Data Pipeline
Claw Insights collects data from five sources, stores it in SQLite, aggregates it into time-bucketed metrics, and pushes changes to clients in real time.
Collection Paths
1. sessions.json → Session State
The SessionReader watches OpenClaw's sessions.json file (via fs.watch + polling fallback). Each reload rebuilds the in-memory session map with hierarchy derived from spawnedBy fields. Sessions are classified as ACTIVE (<30 min), IDLE (<24 h), or DONE.
2. transcripts/*.jsonl → Conversations & Tokens
The TranscriptManager scans transcript files on startup (incremental when cached), then watches for changes every 10 seconds. Each .jsonl line is parsed for role, content, model, and token usage. Extracted data flows into token_usage_events and message_events tables via a batched sink.
3. Gateway Logs → Structured Events
The LogTailer tails daily log files (openclaw-YYYY-MM-DD.log), emitting parsed JSON entries. The LogIngester processor classifies each entry (error, warning, API call, tool call, restart) and writes to metric_events.
4. cron.json → Scheduled Jobs
The CronReader watches OpenClaw's cron.json for job definitions (id, schedule, enabled state, last run status).

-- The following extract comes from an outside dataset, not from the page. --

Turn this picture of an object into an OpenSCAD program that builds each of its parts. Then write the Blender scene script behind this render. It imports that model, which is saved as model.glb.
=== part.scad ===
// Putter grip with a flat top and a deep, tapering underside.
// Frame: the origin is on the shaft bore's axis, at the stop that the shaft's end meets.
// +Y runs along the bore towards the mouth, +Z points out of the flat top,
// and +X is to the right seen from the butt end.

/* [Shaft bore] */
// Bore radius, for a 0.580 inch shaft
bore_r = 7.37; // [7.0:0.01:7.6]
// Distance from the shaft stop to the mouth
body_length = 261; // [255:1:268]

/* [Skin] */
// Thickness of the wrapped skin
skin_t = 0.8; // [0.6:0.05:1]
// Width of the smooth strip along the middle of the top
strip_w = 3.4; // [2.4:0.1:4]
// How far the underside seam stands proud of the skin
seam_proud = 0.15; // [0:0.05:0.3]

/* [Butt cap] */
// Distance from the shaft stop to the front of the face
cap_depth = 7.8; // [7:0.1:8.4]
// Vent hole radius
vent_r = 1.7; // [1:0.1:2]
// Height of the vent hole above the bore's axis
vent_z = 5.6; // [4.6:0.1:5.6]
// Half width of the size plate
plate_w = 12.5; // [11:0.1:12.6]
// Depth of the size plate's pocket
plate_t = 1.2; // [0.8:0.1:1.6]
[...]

Data is held in memory — no database table needed.
5. openclaw CLI → Gateway Status
The GatewayClient shells out to openclaw status --json and openclaw --version with short-lived caches (10s for status, 60s for version). Responses are deduped per in-flight request.
Storage
SQLite with four core tables:
| Table | Purpose |
|---|---|
metric_events | Classified log events (errors, warnings, API/tool calls, restarts) |
token_usage_events | Per-turn token consumption by model (input, output, cache read/write) |
message_events | Conversation messages with role, session key, and line hash |
system_samples | Periodic CPU, memory, disk, and active session count snapshots |
Aggregation
The Aggregator queries raw tables and buckets data into time windows:
| Range | Bucket Size | Buckets |
|---|---|---|
| 30 min | 2 min | 15 |
| 1 hour | 5 min | 12 |
| 6 hours | 15 min | 24 |
| 12 hours | 30 min | 24 |
| 24 hours | 60 min | 24 |
Each bucket includes session count, token usage (with per-model breakdown), API calls, tool calls, errors, warnings, turns, and gateway uptime. Results are cached for 60 seconds.
The DataRetention service aggregates system_samples into hourly rollups and prunes raw data beyond the configured retention period (default: 7 days).
Real-time Updates
When data changes, the pipeline emits a dataChanged signal via GraphQL SSE subscription:
Source data changes → dataBus emit → GraphQL subscription → SSE push
→ Client receives { source, ts } → 500ms debounce → refetch affected queriesThe signal is lightweight — it tells the client what changed, not the data itself. The client decides which queries to refetch. No historical events are replayed on reconnect.